■ EXERCISE DETAILS ■
Print the listing below exactly.
-=-=-
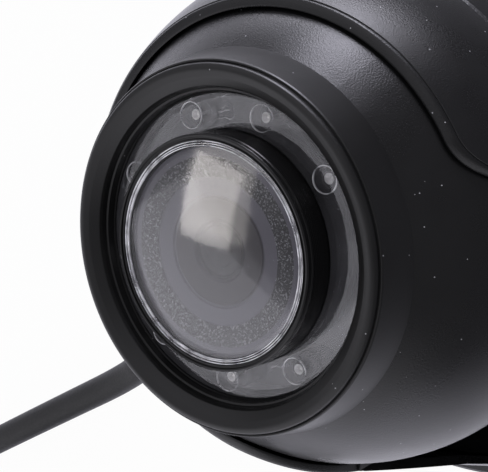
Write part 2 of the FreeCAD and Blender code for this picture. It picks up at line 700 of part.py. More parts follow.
lock_seat = foot_radius - 2.0 * size.housing_wall + 0.9
lock_holes = made("lock_holes", Part.makeCompound([radial_rod(
    size.lock_screw_radius + size.seat_clearance, angle, size.lock_screw_height,
    rib_radius - size.rib_wall - 1.0, size.plate_radius) for angle in LOCK_SCREW_ANGLES]))
lock_recesses = made("lock_recesses", Part.makeCompound([radial_rod(
    size.lock_head_radius + size.seat_clearance, angle, size.lock_screw_height,
    lock_seat, size.plate_radius) for angle in LOCK_SCREW_ANGLES]))
cable_hole = made("cable_hole", radial_rod(
    size.boot_radius + size.seat_clearance, size.cable_exit_angle, size.cable_exit_height,
    size.panel_circle, size.plate_radius))
keep(cut("housing", housing_body, [pin_sockets, slot, seam_groove, lock_holes, lock_recesses, cable_hole]))

# Visor: a shell round the ball, its mouth running out into the slot
visor_outside = common("visor_outside", [
    ball("visor_sphere", VISOR_RADIUS),
    block("visor_slab", FAR, FAR, "seam_height", FAR)])
socket = ball("visor_socket", SOCKET_RADIUS)


def mouth_prism():
    """The visor's mouth seen from the front: a circle that blends into the slot."""
    reach = size.rim_radius + size.notch_blend
    blend_x = size.notch_half_width + size.notch_blend
    blend_y = -math.sqrt(reach ** 2 - blend_x ** 2)
    scale = size.rim_radius / reach
    on_circle = Vector(blend_x * scale, blend_y * scale, 0.0)
    on_slot = Vector(size.notch_half_width, blend_y, 0.0)
    toward = (on_circle + on_slot) * 0.5 - Vector(blend_x, blend_y, 0.0)
    middle = Vector(blend_x, blend_y, 0.0) + toward * (size.notch_blend / toward.Length)
    low = -size.plate_radius
    mirror = lambda point: Vector(-point.x, point.y, 0.0)
    top = Vector(0.0, size.rim_radius, 0.0)
    corner = Vector(size.notch_half_width, low, 0.0)
    outline = Part.Wire([
        Part.Arc(on_circle, top, mirror(on_circle)).toShape(),
        Part.Arc(mirror(on_circle), mirror(middle), mirror(on_slot)).toShape(),
        Part.LineSegment(mirror(on_slot), mirror(corner)).toShape(),
        Part.LineSegment(mirror(corner), corner).toShape(),
        Part.LineSegment(corner, on_slot).toShape(),
        Part.Arc(on_slot, middle, on_circle).toShape(),
    ])
    prism = Part.Face(outline).extrude(Vector(0.0, 0.0, 2.0 * size.plate_radius))
    prism.translate(Vector(0.0, 0.0, size.seam_height - 5.0))
    return prism


mouth = made("visor_mouth", mouth_prism())
keep(cut("visor", visor_outside, [socket, mouth, seam_groove]))

# Base plate and sealing pad
panel_hole_angles = [45.0 + 360.0 * index / PANEL_SCREW_COUNT for index in range(PANEL_SCREW_COUNT)]
panel_holes = made("panel_holes", Part.makeCompound(rods_at(
    panel_hole_angles, size.panel_circle, size.panel_hole_radius, -1.0, size.notch_floor)))
plate_blank = turned("plate_blank", [
    ("0", "gasket_thickness"),
    ("plate_radius - 0.3", "gasket_thickness"),
    ("plate_radius", "gasket_thickness + 0.3"),
    ("plate_radius", PLATE_TOP + " - 0.5"),
    ("plate_radius - 0.5", PLATE_TOP),
    (RIB_RADIUS, PLATE_TOP),
    (RIB_RADIUS, PLATE_TOP + " + rib_height"),
    (RIB_RADIUS + " - rib_wall", PLATE_TOP + " + rib_height"),
    (RIB_RADIUS + " - rib_wall", PLATE_TOP),
    ("0", PLATE_TOP),
])
gap_half = size.boot_flange_radius + 1.0
plate_top = size.gasket_thickness + size.plate_thickness
rib_gap_shape = Part.makeBox(size.plate_radius - size.panel_circle, 2.0 * gap_half, 2.0 * size.rib_height,
                             Vector(size.panel_circle, -gap_half, plate_top))
rib_gap_shape.rotate(Vector(), Vector(0.0, 0.0, 1.0), size.cable_exit_angle)
rib_gap = made("rib_gap", rib_gap_shape)
keep(cut("base_plate", plate_blank, [panel_holes, rib_gap, lock_holes]))
pad_blank = cylinder("pad_blank", "plate_radius - 0.6", "gasket_thickness")
keep(cut("sealing_pad", pad_blank, [panel_holes]))

lock_screws = []
for angle in LOCK_SCREW_ANGLES:
    shank = radial_rod(size.lock_screw_radius, angle, size.lock_screw_height,
                       lock_seat - size.lock_screw_length, lock_seat)
    cap = radial_rod(size.lock_head_radius, angle, size.lock_screw_height,
                     lock_seat, lock_seat + size.lock_head_height)
    lock_screws.append(shank.fuse(cap).removeSplitter())
keep(made_piece("lock_screws", Part.makeCompound(lock_screws)))

# Cable boot, inner cable and terminal block
exit_turn = Rotation(Vector(0.0, 0.0, 1.0), size.cable_exit_angle)
outward = Rotation(Vector(0.0, 1.0, 0.0), 90.0)
exit_placement = Placement(Vector(0.0, 0.0, size.cable_exit_height), exit_turn.multiply(outward))
boot = turned("cable_boot", [
    ("cable_radius + 0.05", RIB_RADIUS + " - boot_flange_thickness - 0.5"),
    ("boot_flange_radius", RIB_RADIUS + " - boot_flange_thickness - 0.5"),
    ("boot_flange_radius", RIB_RADIUS + " - 0.5"),
    ("boot_radius", RIB_RADIUS + " - 0.5"),
    ("boot_radius", FOOT_RADIUS),
    ("boot_flange_radius", FOOT_RADIUS),
    ("boot_flange_radius", "plate_radius + 2"),
    ("boot_tip_radius", BOOT_REACH),
    ("cable_radius + 0.05", BOOT_REACH),
])
boot.Placement = exit_placement
keep(boot)
inner_start = rib_radius - size.cable_inside
keep(made_piece("inner_cable", radial_rod(
    size.cable_radius, size.cable_exit_angle, size.cable_exit_height, inner_start, boot_reach)))
terminal_length = 7.0
terminal_half = 5.0
terminal = Part.makeBox(terminal_length, 2.0 * terminal_half,
                        size.cable_exit_height + size.cable_radius - plate_top,
                        Vector(inner_start - terminal_length, -terminal_half, plate_top))
terminal.rotate(Vector(), Vector(0.0, 0.0, 1.0), size.cable_exit_angle)
keep(made_piece("terminal_block", terminal))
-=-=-
■ EXERCISE ANSWER ■
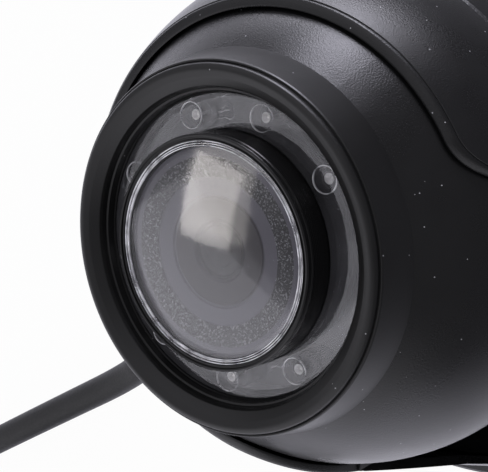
Write part 2 of the FreeCAD and Blender code for this picture. It picks up at line 700 of part.py. More parts follow.
lock_seat = foot_radius - 2.0 * size.housing_wall + 0.9
lock_holes = made("lock_holes", Part.makeCompound([radial_rod(
    size.lock_screw_radius + size.seat_clearance, angle, size.lock_screw_height,
    rib_radius - size.rib_wall - 1.0, size.plate_radius) for angle in LOCK_SCREW_ANGLES]))
lock_recesses = made("lock_recesses", Part.makeCompound([radial_rod(
    size.lock_head_radius + size.seat_clearance, angle, size.lock_screw_height,
    lock_seat, size.plate_radius) for angle in LOCK_SCREW_ANGLES]))
cable_hole = made("cable_hole", radial_rod(
    size.boot_radius + size.seat_clearance, size.cable_exit_angle, size.cable_exit_height,
    size.panel_circle, size.plate_radius))
keep(cut("housing", housing_body, [pin_sockets, slot, seam_groove, lock_holes, lock_recesses, cable_hole]))

# Visor: a shell round the ball, its mouth running out into the slot
visor_outside = common("visor_outside", [
    ball("visor_sphere", VISOR_RADIUS),
    block("visor_slab", FAR, FAR, "seam_height", FAR)])
socket = ball("visor_socket", SOCKET_RADIUS)


def mouth_prism():
    """The visor's mouth seen from the front: a circle that blends into the slot."""
    reach = size.rim_radius + size.notch_blend
    blend_x = size.notch_half_width + size.notch_blend
    blend_y = -math.sqrt(reach ** 2 - blend_x ** 2)
    scale = size.rim_radius / reach
    on_circle = Vector(blend_x * scale, blend_y * scale, 0.0)
    on_slot = Vector(size.notch_half_width, blend_y, 0.0)
    toward = (on_circle + on_slot) * 0.5 - Vector(blend_x, blend_y, 0.0)
    middle = Vector(blend_x, blend_y, 0.0) + toward * (size.notch_blend / toward.Length)
    low = -size.plate_radius
    mirror = lambda point: Vector(-point.x, point.y, 0.0)
    top = Vector(0.0, size.rim_radius, 0.0)
    corner = Vector(size.notch_half_width, low, 0.0)
    outline = Part.Wire([
        Part.Arc(on_circle, top, mirror(on_circle)).toShape(),
        Part.Arc(mirror(on_circle), mirror(middle), mirror(on_slot)).toShape(),
        Part.LineSegment(mirror(on_slot), mirror(corner)).toShape(),
        Part.LineSegment(mirror(corner), corner).toShape(),
        Part.LineSegment(corner, on_slot).toShape(),
        Part.Arc(on_slot, middle, on_circle).toShape(),
    ])
    prism = Part.Face(outline).extrude(Vector(0.0, 0.0, 2.0 * size.plate_radius))
    prism.translate(Vector(0.0, 0.0, size.seam_height - 5.0))
    return prism


mouth = made("visor_mouth", mouth_prism())
keep(cut("visor", visor_outside, [socket, mouth, seam_groove]))

# Base plate and sealing pad
panel_hole_angles = [45.0 + 360.0 * index / PANEL_SCREW_COUNT for index in range(PANEL_SCREW_COUNT)]
panel_holes = made("panel_holes", Part.makeCompound(rods_at(
    panel_hole_angles, size.panel_circle, size.panel_hole_radius, -1.0, size.notch_floor)))
plate_blank = turned("plate_blank", [
    ("0", "gasket_thickness"),
    ("plate_radius - 0.3", "gasket_thickness"),
    ("plate_radius", "gasket_thickness + 0.3"),
    ("plate_radius", PLATE_TOP + " - 0.5"),
    ("plate_radius - 0.5", PLATE_TOP),
    (RIB_RADIUS, PLATE_TOP),
    (RIB_RADIUS, PLATE_TOP + " + rib_height"),
    (RIB_RADIUS + " - rib_wall", PLATE_TOP + " + rib_height"),
    (RIB_RADIUS + " - rib_wall", PLATE_TOP),
    ("0", PLATE_TOP),
])
gap_half = size.boot_flange_radius + 1.0
plate_top = size.gasket_thickness + size.plate_thickness
rib_gap_shape = Part.makeBox(size.plate_radius - size.panel_circle, 2.0 * gap_half, 2.0 * size.rib_height,
                             Vector(size.panel_circle, -gap_half, plate_top))
rib_gap_shape.rotate(Vector(), Vector(0.0, 0.0, 1.0), size.cable_exit_angle)
rib_gap = made("rib_gap", rib_gap_shape)
keep(cut("base_plate", plate_blank, [panel_holes, rib_gap, lock_holes]))
pad_blank = cylinder("pad_blank", "plate_radius - 0.6", "gasket_thickness")
keep(cut("sealing_pad", pad_blank, [panel_holes]))

lock_screws = []
for angle in LOCK_SCREW_ANGLES:
    shank = radial_rod(size.lock_screw_radius, angle, size.lock_screw_height,
                       lock_seat - size.lock_screw_length, lock_seat)
    cap = radial_rod(size.lock_head_radius, angle, size.lock_screw_height,
                     lock_seat, lock_seat + size.lock_head_height)
    lock_screws.append(shank.fuse(cap).removeSplitter())
keep(made_piece("lock_screws", Part.makeCompound(lock_screws)))

# Cable boot, inner cable and terminal block
exit_turn = Rotation(Vector(0.0, 0.0, 1.0), size.cable_exit_angle)
outward = Rotation(Vector(0.0, 1.0, 0.0), 90.0)
exit_placement = Placement(Vector(0.0, 0.0, size.cable_exit_height), exit_turn.multiply(outward))
boot = turned("cable_boot", [
    ("cable_radius + 0.05", RIB_RADIUS + " - boot_flange_thickness - 0.5"),
    ("boot_flange_radius", RIB_RADIUS + " - boot_flange_thickness - 0.5"),
    ("boot_flange_radius", RIB_RADIUS + " - 0.5"),
    ("boot_radius", RIB_RADIUS + " - 0.5"),
    ("boot_radius", FOOT_RADIUS),
    ("boot_flange_radius", FOOT_RADIUS),
    ("boot_flange_radius", "plate_radius + 2"),
    ("boot_tip_radius", BOOT_REACH),
    ("cable_radius + 0.05", BOOT_REACH),
])
boot.Placement = exit_placement
keep(boot)
inner_start = rib_radius - size.cable_inside
keep(made_piece("inner_cable", radial_rod(
    size.cable_radius, size.cable_exit_angle, size.cable_exit_height, inner_start, boot_reach)))
terminal_length = 7.0
terminal_half = 5.0
terminal = Part.makeBox(terminal_length, 2.0 * terminal_half,
                        size.cable_exit_height + size.cable_radius - plate_top,
                        Vector(inner_start - terminal_length, -terminal_half, plate_top))
terminal.rotate(Vector(), Vector(0.0, 0.0, 1.0), size.cable_exit_angle)
keep(made_piece("terminal_block", terminal))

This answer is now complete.